- DVD cover
- Directed by: Samuel M. Sherman Brett Piper (uncredited)
- Written by: Samuel M. Sherman Brett Piper
- Produced by: Samuel M. Sherman Dan Q. Kennis
- Starring: Scott Schwartz Robert Deveau Robert Allen Donna Asali Zita Johann
- Edited by: John Donaldson
- Music by: Tim Ferrante George Edward Ott (Opening Theme)
- Distributed by: Independent International Pictures
- Release date: 1986;
- Running time: 86 minutes
- Country: United States
- Language: English

= Raiders of the Living Dead =

Raiders of the Living Dead is a 1986 American horror film directed by Samuel M. Sherman from a script he co-wrote with Brett Piper.

==Plot==
In an abandoned prison, a doctor revived executed convicts as the living dead. Jonathan (Scott Schwartz), a teenager, creates a weapon from a LaserDisc player's laser and pursues the walking dead, aided by his girlfriend and grandfather. A reporter on the trail of the story is helped by the town librarian. On the prison island, the zombies attack a security guard and tear him apart as the reporter and teenager venture into the prison caverns for a final showdown.

==Cast==
- Scott Schwartz as Jonathan
- Robert Deveau as Morgan Randall
- Donna Asali as Shelly Godwin
- Robert Allen as Dr. Corstairs
- Zita Johann as Librarian
- Corri Burt as Michelle
- Bob Sacchetti as Man in Black

==Production==
This film originally started in New Hampshire in 1983 by co-writer Brett Piper under the title Graveyard. It was later completed in three weeks by writer-producer Samuel Sherman. Veteran actress Zita Johann came out of retirement to appear in one scene as an elderly historian.

==Release==
The film was not shown theatrically in the United States until May 28, 2017, at a special screening at the Mahoning Drive-In Theater in Lehighton, Pennsylvania, with producer/director Samuel M. Sherman in attendance.

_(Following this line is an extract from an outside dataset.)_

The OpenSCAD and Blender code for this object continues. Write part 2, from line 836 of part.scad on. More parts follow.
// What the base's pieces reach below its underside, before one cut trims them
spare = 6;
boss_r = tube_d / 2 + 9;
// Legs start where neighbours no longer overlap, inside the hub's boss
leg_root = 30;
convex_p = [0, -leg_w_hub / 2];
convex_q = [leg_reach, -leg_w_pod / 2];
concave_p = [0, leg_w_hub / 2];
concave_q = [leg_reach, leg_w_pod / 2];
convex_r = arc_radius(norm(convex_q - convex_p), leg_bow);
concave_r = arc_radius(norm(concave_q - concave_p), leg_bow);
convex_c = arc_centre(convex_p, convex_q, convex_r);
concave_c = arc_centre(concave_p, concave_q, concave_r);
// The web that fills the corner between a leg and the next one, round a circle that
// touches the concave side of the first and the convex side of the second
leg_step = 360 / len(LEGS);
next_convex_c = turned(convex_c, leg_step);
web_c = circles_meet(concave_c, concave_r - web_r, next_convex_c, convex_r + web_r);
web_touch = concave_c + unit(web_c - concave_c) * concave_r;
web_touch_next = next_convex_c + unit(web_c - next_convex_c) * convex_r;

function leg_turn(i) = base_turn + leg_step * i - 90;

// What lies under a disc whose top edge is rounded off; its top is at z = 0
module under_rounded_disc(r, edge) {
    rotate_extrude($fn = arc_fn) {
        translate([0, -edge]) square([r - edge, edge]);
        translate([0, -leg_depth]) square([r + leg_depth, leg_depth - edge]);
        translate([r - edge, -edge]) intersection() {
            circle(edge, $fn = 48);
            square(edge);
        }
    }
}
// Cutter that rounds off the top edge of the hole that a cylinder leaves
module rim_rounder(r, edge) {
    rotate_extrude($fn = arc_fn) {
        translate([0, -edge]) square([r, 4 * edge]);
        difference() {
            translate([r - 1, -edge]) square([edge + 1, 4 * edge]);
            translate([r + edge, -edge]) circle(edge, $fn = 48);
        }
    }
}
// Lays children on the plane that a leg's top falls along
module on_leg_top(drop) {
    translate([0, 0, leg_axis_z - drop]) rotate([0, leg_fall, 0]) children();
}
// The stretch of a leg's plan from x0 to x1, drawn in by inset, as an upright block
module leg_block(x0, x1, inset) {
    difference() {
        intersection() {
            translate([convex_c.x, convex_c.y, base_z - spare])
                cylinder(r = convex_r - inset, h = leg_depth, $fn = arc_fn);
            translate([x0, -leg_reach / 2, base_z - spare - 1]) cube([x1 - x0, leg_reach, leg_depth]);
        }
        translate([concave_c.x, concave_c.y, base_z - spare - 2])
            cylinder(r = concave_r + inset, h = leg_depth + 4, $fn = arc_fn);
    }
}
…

The film was given a two-disc special edition DVD release in the United States by Image Entertainment in 2003. This version is currently out of print. This set contains three version of the film:

Version 1: the first cut called Dying Day, directed by Brett Piper
Version 2: the second cut called Dark Night, directed by Brett Piper
Version 3: the third cut called Raiders of the Living Dead, featuring new footage shot by Sherman

The film was released on DVD in the United Kingdom in 2003. This version features solely Raiders of the Living Dead and its commentary.